Bell Mouth Optimization: When space permits, bell mouth entries approach theoretical efficiency. The coefficient drops to 0.04, making total entry loss essentially equal to the unavoidable velocity pressure. This design is critical for high-velocity hoods where entry losses can dominate system resistance.
Slot Hood Considerations: Unflanged slot hoods exhibit the highest entry coefficients (1.78) due to three-dimensional flow separation at the slot perimeter. Always specify flanges for slot hoods to reduce this coefficient to 0.49.
Relationship to Total Hood Static Pressure
The acceleration loss forms part of the hood static pressure (HSP):
$$HSP = VP(1 + C_e + \sum C_{duct})$$
Where $\sum C_{duct}$ includes downstream losses from duct entry, expansions, and other fittings. The acceleration term $(1 + C_e)$ typically represents 60-80% of total HSP for well-designed hoods with short takeoffs.
ACGIH Design Method Application
ACGIH hood design tables incorporate these acceleration factors into hood static pressure values. When selecting a hood from ACGIH tables, the listed HSP already includes the appropriate entry loss coefficient for that hood type. Additional losses from duct transitions or non-standard configurations must be added separately.

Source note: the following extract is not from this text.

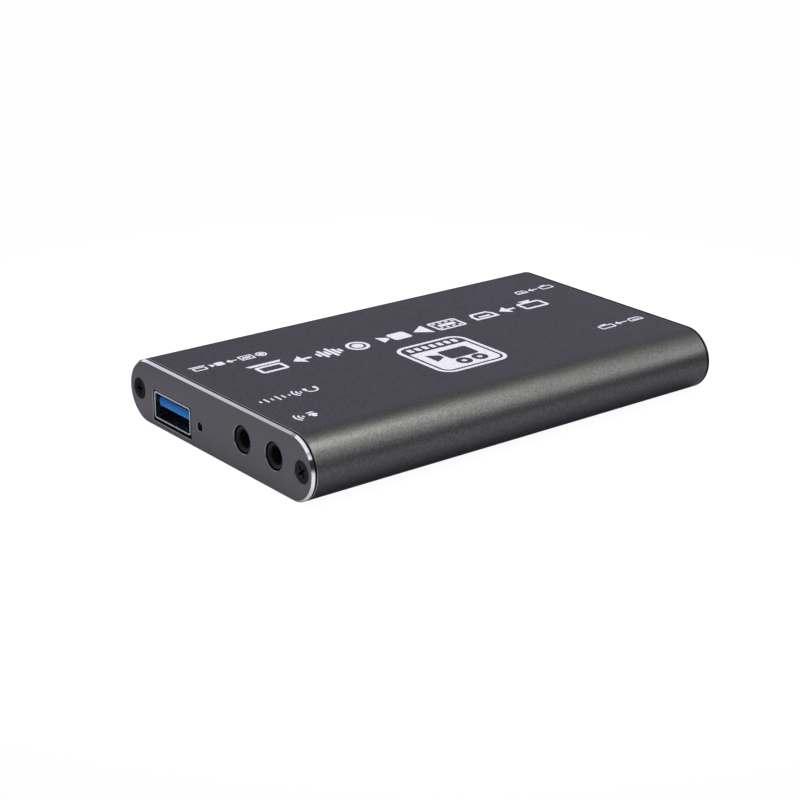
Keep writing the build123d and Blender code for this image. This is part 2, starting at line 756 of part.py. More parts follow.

For custom hood designs, calculate acceleration losses explicitly using the coefficients above, validated against ACGIH experimental data where possible. Always account for actual installation conditions, as nearby obstructions or non-standard orientations can increase effective entry coefficients beyond tabulated values.